Ask the Attorney – Estate planning
If I have an estate plan, how often do I need to review it to ensure it’s up to date? How will I know if it is reflecting current laws and regulations and that the plan remains in my best interest?
We generally recommend that you review your estate plan with a qualified estate planning attorney every three to five years to make sure that your plan reflects current laws and regulations. We also recommend that you review your estate plan at any time that you have significant changes in your life that impact your assets, your health or your family.
While we take care to provide comprehensive estate planning strategies for our clients that provide flexibility for change, work to maximize estate tax savings opportunities and provide contingencies for many foreseeable life events, it is simply not possible to plan to cover every eventuality. For this reason, periodically reviewing your estate plan is often just as important as creating your initial estate plan.
Laws and regulations are always subject to change. Under current law, the present interest exclusion amount for gifts made in 2018 will be $15,000, which is up from the $14,000 exclusion amount allowed in 2017. The estate and gift tax exemption for 2018 is $5.6M, up from the $5.49M amount allowed this year, however, this will most likely be changed before the end of the year. As you have likely heard, Congress passed legislation yesterday to make the most sweeping changes to the tax code in decades. President Trump is expected to execute the bill before the end of this year to enact the new laws. If passed as expected, the bill would result in the $5.6M estate and gift tax exemption in 2018 being increased to approximately $11.2M with inflation adjustments. Keep in mind that the increased exemption amount would expire at the end of the year in 2025.
With any new legislation, there are new planning opportunities. Outside of the pending tax bill, other changes have taken effect this year including the elimination of certain temporary proposed treasury regulations under IRC 2704 that would have negatively affected business succession planning. The current estate and gift tax exemption amounts are the highest they have ever been and the tax bill could result in raising both even higher. Now is an ideal time for wealthy individuals and business owners to implement or review their estate planning, business succession planning and asset protection planning strategies.
If you have assets under $11M or combined assets of under $22M for married couples, the tax bill may still impact your plan. When planning for a lower exemption amount, you may have been required to make certain compromises in your plan to comply with complicated and burdensome tax rules and regulations, such as rules as to which individuals could be given control or how and when your assets may be distributed in the future. If estate taxes are no longer a driving force in your plan, you may want to sit down with your estate planning attorney to discuss simplifying your plan and taking back control on how you choose to pass on your assets.
There are countless other reasons to review your plan from time to time that you can often do on your own. Life events such as the death of a family member, the birth of a child, a marriage or divorce, changes to your health, retirement, selling your business, or receiving an inheritance or bonus could impact your plan. Pull out a copy of your plan from time to time and simply look at the individuals you have named in your documents. Make sure the individuals you named are still individuals that you want to leave your assets to or be in control of your estate and trust. You may find that your wishes have changed from when you initially created your plan.
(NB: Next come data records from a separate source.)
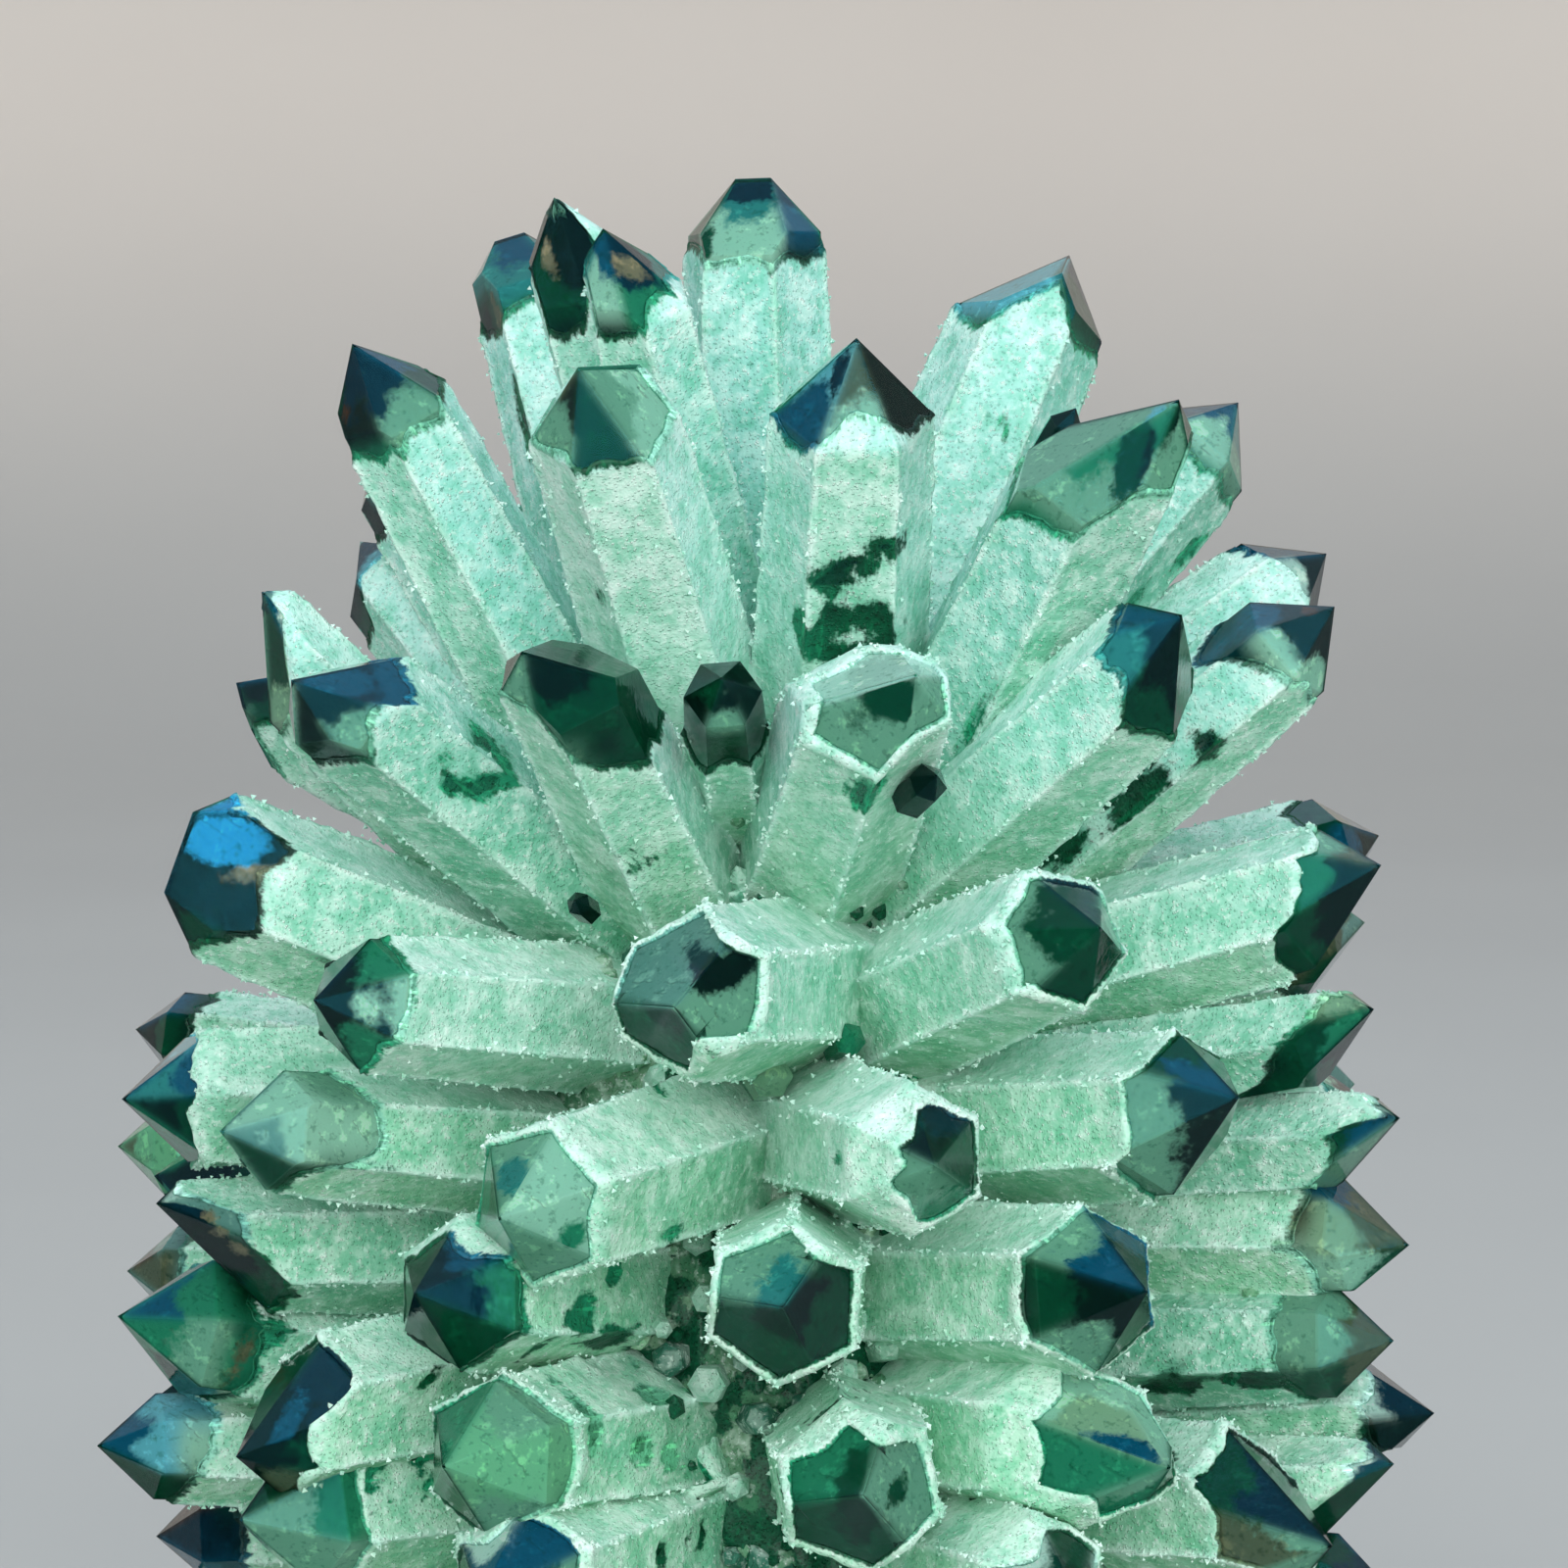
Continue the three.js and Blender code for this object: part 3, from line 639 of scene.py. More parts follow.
def crust_crystals():
    """The short crystals of the crust, square to the heart's surface."""
    crystals = []
    for n in range(CRUST_COUNT):
        height = mix(CRUST_FOOT, CRUST_TOP, n / (CRUST_COUNT - 1))
        elevation = math.degrees(math.atan2(heart_radius(height - 1) - heart_radius(height + 1), 2))
        azimuth = math.degrees(n * GOLDEN_ANGLE)
        foot = heading(azimuth, 0) * heart_radius(height) + np.array([0, 0, height])
        direction = heading(azimuth + 12 * scatter(n + 0.1), elevation + 12 * scatter(n + 0.2))
        crystals.append(Crystal(
            f"C{n}",
            foot - CRUST_DEPTH * direction,
            foot + (CRUST_REACH + 2 * scatter(n + 0.3)) * direction,
            CRUST_WIDTH + CRUST_WIDTH_SPREAD * scatter(n + 0.4),
            180 * scatter(n + 0.5),
            trims="040040",
        ))
    return crystals


def look_of(crystal, number):
    """The crystal's own look, or one of the common ones with its faces shifted round."""
    if crystal.name in LOOKS:
        return LOOKS[crystal.name]
    shift, kind = divmod(number, len(COMMON_LOOKS))
    shift %= SIDES
    *parts, ragged = COMMON_LOOKS[kind]
    return (*(part[shift:] + part[:shift] for part in parts), ragged)


class Mesh:
    """Points, faces and colours gathered from many closed shapes, made into one object at the end."""

    def __init__(self):
        self.points = []
        self.faces = []
        self.attributes = {}
        self.count = 0

    def add(self, points, faces, **attributes):
        """Adds a shape: points in millimetres, faces as an array or as a list of rings of numbers, and
        named numbers or colours for each point."""
        self.points.append(points)
        if isinstance(faces, np.ndarray):
            self.faces.append(faces + self.count)
        else:
            self.faces.extend([[n + self.count for n in face] for face in faces])
        for name, values in attributes.items():
            self.attributes.setdefault(name, []).append(values)
        self.count += len(points)

    def add_lumps(self, points, faces, tint, under, bare):
        """Adds frost that has no direction of its own. The tone under it and how bare it is may be the same
        all over."""
        under = np.broadcast_to(under, points.shape)
        bare = np.broadcast_to(bare, len(points))
        self.add(points, faces, tint=tint, under=under, bare=bare, way=points * MM)

    def make(self, name, material, smooth=True):
        """The object, kept within the box of the solid that it stands for, riding on its body."""
        low, high = np.array(CAD_BOX)
        points = np.clip(np.concatenate(self.points) * MM, low + 1e-5, high - 1e-5)
        mesh = bpy.data.meshes.new(name)
        mesh.from_pydata(points, [], self.all_faces())
        for key, parts in self.attributes.items():
            values = np.concatenate(parts)
            if values.ndim == 2:
                values = np.concatenate([values, np.ones((len(values), 1))], axis=1)
                kind, field = "FLOAT_COLOR", "color"
            else:
                kind, field = "FLOAT", "value"
            layer = mesh.attributes.new(key, kind, "POINT")
            layer.data.foreach_set(field, values.astype(np.float32).ravel())
        mesh.polygons.foreach_set("use_smooth", np.full(len(mesh.polygons), smooth))
        mesh.materials.append(material)
        mesh.update()
        piece = linked(name, mesh)
        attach(piece, "root")
        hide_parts(NODE)

    def all_faces(self):
        """Every face as a list of point numbers."""
        faces = []
        for part in self.faces:
            if isinstance(part, np.ndarray):
                faces.extend(part.tolist())
            else:
                faces.append(part)
        return faces


def grid_faces(rows, columns):
    """Faces of a grid that is wrapped round."""
    row = np.arange(rows - 1)[:, None] * columns
    column = np.arange(columns)
    beside = (column + 1) % columns
    quads = np.stack([row + column, row + columns + column, row + columns + beside, row + beside], axis=-1)
    return quads.reshape(-1, 4).tolist()


def wrapped_faces(rows, columns):
    """Faces of a closed skin: a grid that is wrapped round, with a pole before its first row and one after
    its last. Points are the rows in order and then the two poles."""
    column = np.arange(columns)
    beside = (column + 1) % columns
    top = np.full(columns, rows * columns)
    last = (rows - 1) * columns
    caps = np.concatenate([
        np.stack([top, column, beside], axis=1),
        np.stack([top + 1, last + beside, last + column], axis=1),
    ])
    return grid_faces(rows, columns) + caps.tolist()


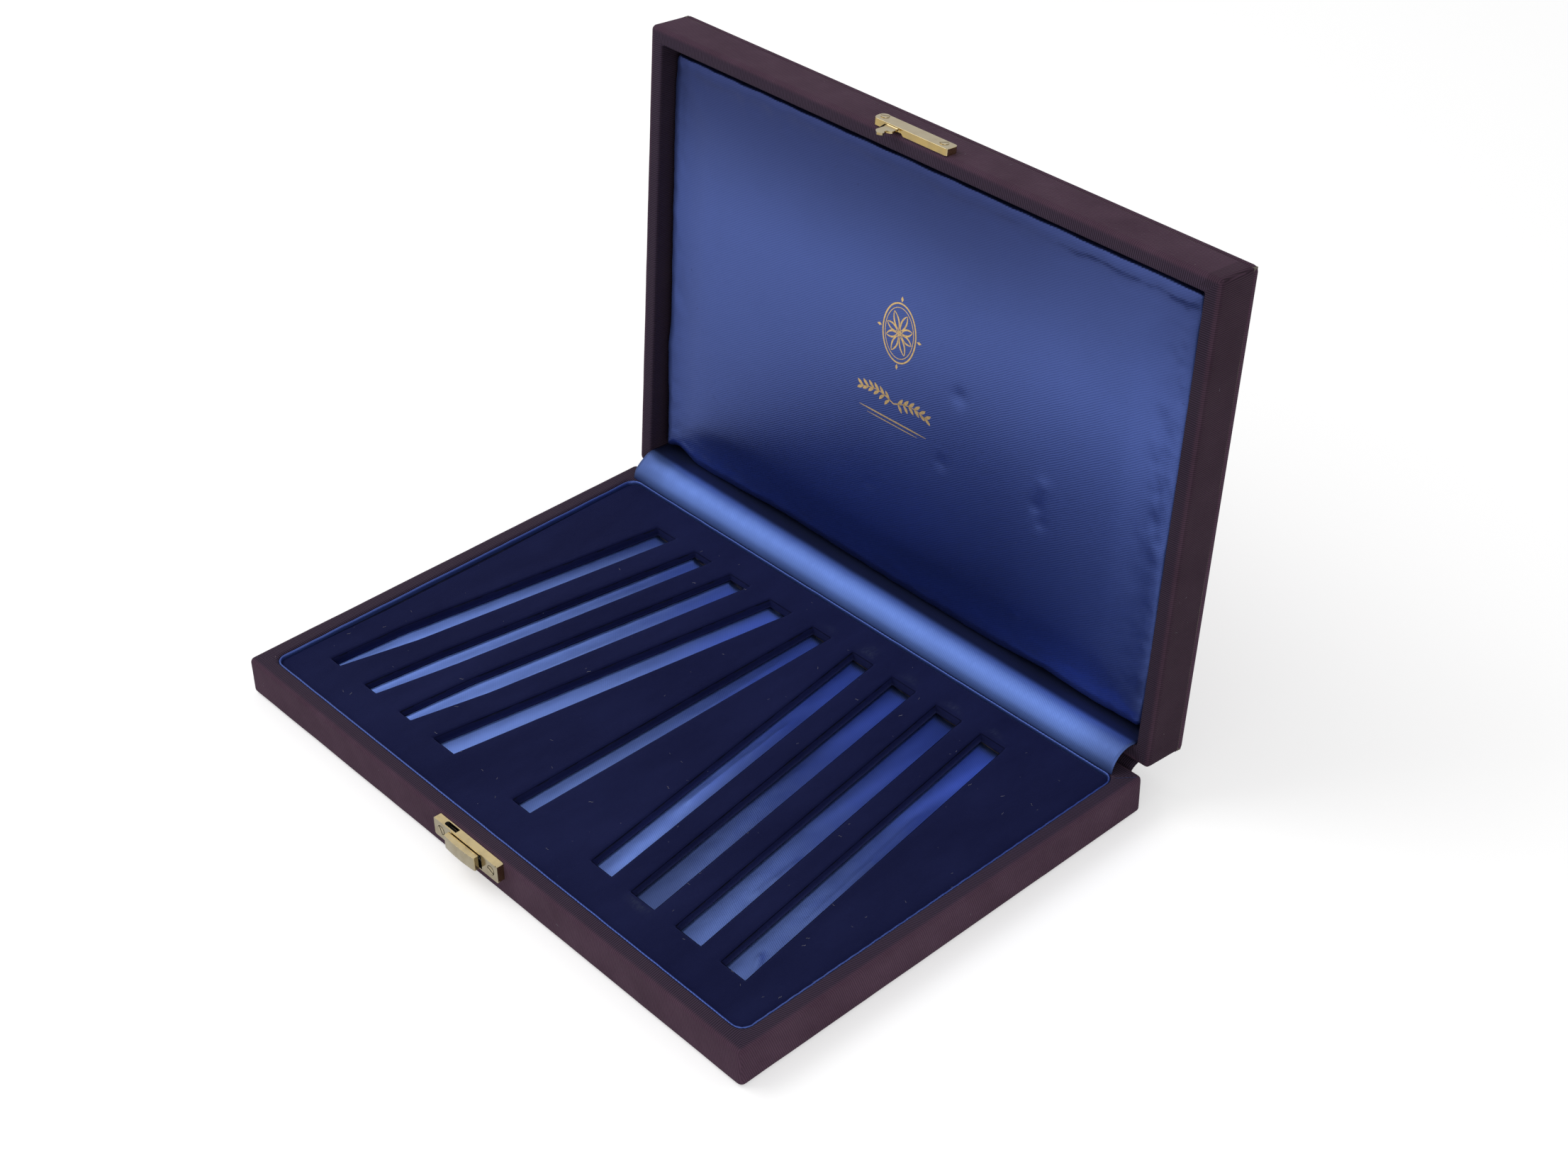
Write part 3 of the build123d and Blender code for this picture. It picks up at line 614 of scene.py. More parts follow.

Once a new bill is passed, it takes time for estate planning attorneys and other tax experts to research and review the content to find additional tax savings opportunities that can be passed on to you and to determine where changes may impact your planning and require updating. If the bill is enacted this year as expected, we recommend that you contact your estate planning attorney to meet to review your plan in the first quarter of next year. In the meantime, now would be a good time to pull out your documents to determine if there are other changes you may want to make.